* BEGIN Source data *
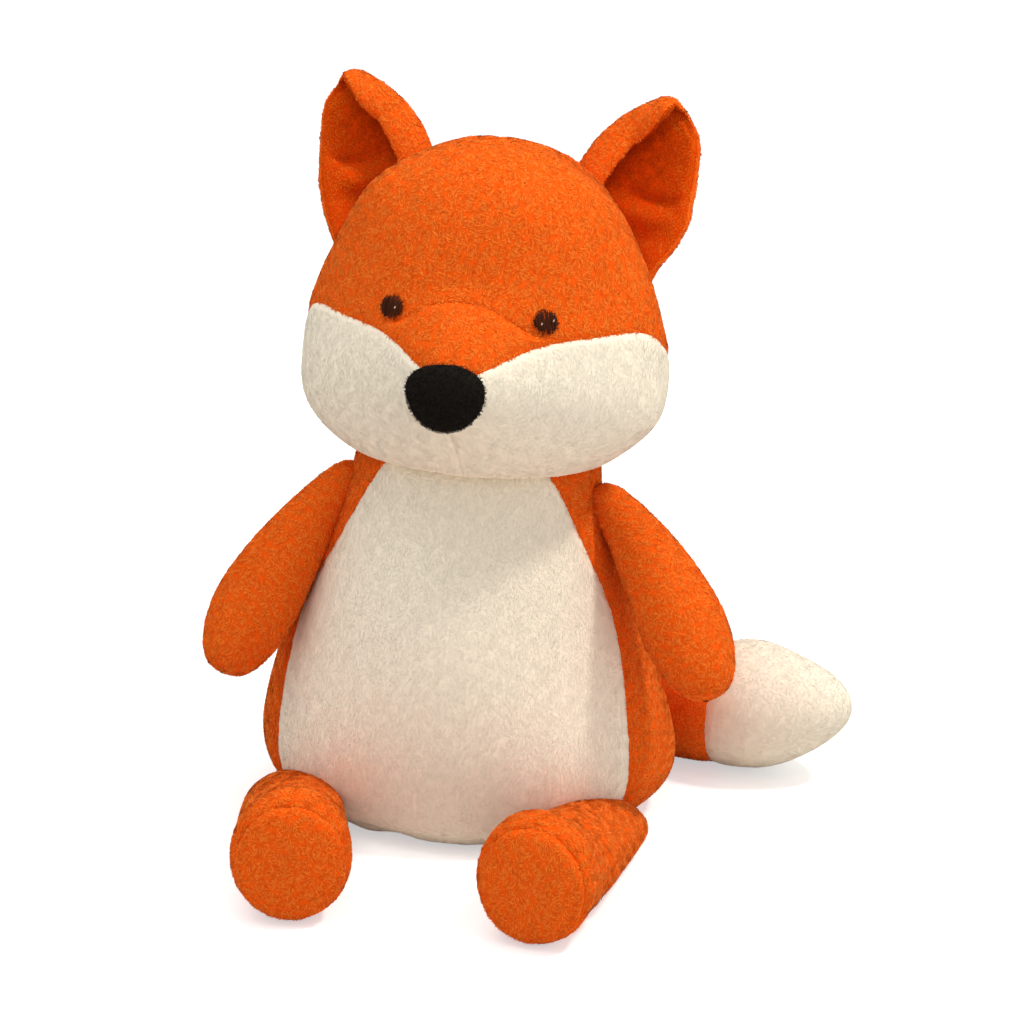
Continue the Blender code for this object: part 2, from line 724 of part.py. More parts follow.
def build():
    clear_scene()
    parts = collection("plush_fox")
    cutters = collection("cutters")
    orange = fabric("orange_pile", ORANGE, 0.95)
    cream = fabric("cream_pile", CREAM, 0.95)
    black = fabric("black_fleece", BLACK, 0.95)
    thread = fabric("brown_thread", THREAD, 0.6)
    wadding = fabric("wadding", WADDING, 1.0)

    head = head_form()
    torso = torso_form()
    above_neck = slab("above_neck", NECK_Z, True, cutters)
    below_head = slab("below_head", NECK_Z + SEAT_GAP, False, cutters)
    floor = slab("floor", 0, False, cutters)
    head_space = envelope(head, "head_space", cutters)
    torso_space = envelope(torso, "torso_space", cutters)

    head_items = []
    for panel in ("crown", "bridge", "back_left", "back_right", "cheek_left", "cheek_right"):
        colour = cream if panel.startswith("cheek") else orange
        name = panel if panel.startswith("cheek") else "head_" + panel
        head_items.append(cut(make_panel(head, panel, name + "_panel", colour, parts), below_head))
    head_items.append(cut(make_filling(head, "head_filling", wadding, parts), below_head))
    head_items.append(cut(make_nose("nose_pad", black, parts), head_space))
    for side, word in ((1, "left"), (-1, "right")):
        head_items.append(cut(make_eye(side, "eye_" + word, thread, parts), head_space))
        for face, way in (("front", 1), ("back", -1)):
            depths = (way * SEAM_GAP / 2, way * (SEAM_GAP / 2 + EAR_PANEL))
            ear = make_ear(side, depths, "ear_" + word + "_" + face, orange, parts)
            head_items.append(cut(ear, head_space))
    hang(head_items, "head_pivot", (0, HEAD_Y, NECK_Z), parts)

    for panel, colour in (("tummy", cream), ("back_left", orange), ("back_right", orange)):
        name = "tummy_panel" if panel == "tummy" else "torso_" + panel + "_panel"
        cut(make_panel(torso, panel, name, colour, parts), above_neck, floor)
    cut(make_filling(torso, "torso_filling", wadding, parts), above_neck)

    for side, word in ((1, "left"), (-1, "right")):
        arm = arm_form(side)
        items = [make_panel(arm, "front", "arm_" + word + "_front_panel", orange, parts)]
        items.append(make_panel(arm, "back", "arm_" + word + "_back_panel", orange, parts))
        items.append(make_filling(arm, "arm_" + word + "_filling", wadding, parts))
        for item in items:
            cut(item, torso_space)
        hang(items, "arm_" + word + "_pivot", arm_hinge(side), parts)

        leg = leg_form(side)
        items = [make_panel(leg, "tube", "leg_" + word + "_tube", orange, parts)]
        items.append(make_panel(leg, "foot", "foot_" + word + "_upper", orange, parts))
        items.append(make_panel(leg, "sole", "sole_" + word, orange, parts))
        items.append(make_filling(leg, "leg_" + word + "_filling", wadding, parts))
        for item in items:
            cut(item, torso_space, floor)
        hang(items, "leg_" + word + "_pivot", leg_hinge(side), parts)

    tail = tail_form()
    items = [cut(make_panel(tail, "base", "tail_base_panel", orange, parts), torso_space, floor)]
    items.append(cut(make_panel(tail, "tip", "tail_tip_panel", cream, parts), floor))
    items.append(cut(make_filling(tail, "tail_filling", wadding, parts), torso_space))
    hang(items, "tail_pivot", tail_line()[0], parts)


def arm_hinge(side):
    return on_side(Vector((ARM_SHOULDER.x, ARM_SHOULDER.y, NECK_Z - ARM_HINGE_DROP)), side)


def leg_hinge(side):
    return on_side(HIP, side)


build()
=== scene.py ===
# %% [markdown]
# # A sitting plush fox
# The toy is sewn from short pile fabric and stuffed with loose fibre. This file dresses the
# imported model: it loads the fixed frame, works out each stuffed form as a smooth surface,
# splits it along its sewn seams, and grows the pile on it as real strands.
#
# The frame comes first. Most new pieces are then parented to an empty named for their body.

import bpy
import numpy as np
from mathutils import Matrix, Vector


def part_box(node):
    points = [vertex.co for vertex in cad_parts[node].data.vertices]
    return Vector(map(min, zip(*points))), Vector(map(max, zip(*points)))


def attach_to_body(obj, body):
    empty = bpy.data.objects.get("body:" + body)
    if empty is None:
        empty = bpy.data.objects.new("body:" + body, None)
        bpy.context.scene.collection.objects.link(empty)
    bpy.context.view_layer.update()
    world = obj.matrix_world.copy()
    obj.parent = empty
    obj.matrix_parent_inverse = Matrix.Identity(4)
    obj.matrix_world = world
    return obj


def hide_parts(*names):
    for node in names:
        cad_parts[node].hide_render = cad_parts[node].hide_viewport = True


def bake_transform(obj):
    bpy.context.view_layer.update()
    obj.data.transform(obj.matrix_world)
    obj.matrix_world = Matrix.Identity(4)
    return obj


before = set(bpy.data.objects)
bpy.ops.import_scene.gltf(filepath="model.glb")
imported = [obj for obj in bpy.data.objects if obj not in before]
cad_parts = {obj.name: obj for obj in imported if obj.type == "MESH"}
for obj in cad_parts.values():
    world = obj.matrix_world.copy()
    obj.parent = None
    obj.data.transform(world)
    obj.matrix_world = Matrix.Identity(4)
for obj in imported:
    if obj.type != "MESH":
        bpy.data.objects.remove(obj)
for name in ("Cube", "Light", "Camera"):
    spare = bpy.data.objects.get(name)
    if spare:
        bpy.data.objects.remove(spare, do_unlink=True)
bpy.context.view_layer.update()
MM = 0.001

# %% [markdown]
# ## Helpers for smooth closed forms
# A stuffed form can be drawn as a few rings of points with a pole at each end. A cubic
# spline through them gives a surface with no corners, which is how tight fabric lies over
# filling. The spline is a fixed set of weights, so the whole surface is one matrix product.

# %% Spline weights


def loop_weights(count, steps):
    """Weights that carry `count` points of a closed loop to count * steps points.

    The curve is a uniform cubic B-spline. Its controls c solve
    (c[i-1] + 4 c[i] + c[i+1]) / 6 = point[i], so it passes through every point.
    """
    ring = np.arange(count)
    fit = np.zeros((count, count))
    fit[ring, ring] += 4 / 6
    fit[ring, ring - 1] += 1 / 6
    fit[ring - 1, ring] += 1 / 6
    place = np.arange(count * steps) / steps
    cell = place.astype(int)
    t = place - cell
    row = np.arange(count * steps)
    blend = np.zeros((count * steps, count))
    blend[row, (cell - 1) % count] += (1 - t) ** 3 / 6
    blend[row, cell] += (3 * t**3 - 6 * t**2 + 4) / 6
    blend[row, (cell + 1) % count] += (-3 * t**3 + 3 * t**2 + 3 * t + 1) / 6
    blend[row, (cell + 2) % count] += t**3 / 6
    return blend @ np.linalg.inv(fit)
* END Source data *
• [What to do]: Copy verbatim the line that contains "wadding, parts), torso_space))", the line that contains "for node in", and all lines between them.

• [Result of this task]:
    items.append(cut(make_filling(tail, "tail_filling", wadding, parts), torso_space))
    hang(items, "tail_pivot", tail_line()[0], parts)


def arm_hinge(side):
    return on_side(Vector((ARM_SHOULDER.x, ARM_SHOULDER.y, NECK_Z - ARM_HINGE_DROP)), side)


def leg_hinge(side):
    return on_side(HIP, side)


build()
=== scene.py ===
# %% [markdown]
# # A sitting plush fox
# The toy is sewn from short pile fabric and stuffed with loose fibre. This file dresses the
# imported model: it loads the fixed frame, works out each stuffed form as a smooth surface,
# splits it along its sewn seams, and grows the pile on it as real strands.
#
# The frame comes first. Most new pieces are then parented to an empty named for their body.

import bpy
import numpy as np
from mathutils import Matrix, Vector


def part_box(node):
    points = [vertex.co for vertex in cad_parts[node].data.vertices]
    return Vector(map(min, zip(*points))), Vector(map(max, zip(*points)))


def attach_to_body(obj, body):
    empty = bpy.data.objects.get("body:" + body)
    if empty is None:
        empty = bpy.data.objects.new("body:" + body, None)
        bpy.context.scene.collection.objects.link(empty)
    bpy.context.view_layer.update()
    world = obj.matrix_world.copy()
    obj.parent = empty
    obj.matrix_parent_inverse = Matrix.Identity(4)
    obj.matrix_world = world
    return obj


def hide_parts(*names):
    for node in names:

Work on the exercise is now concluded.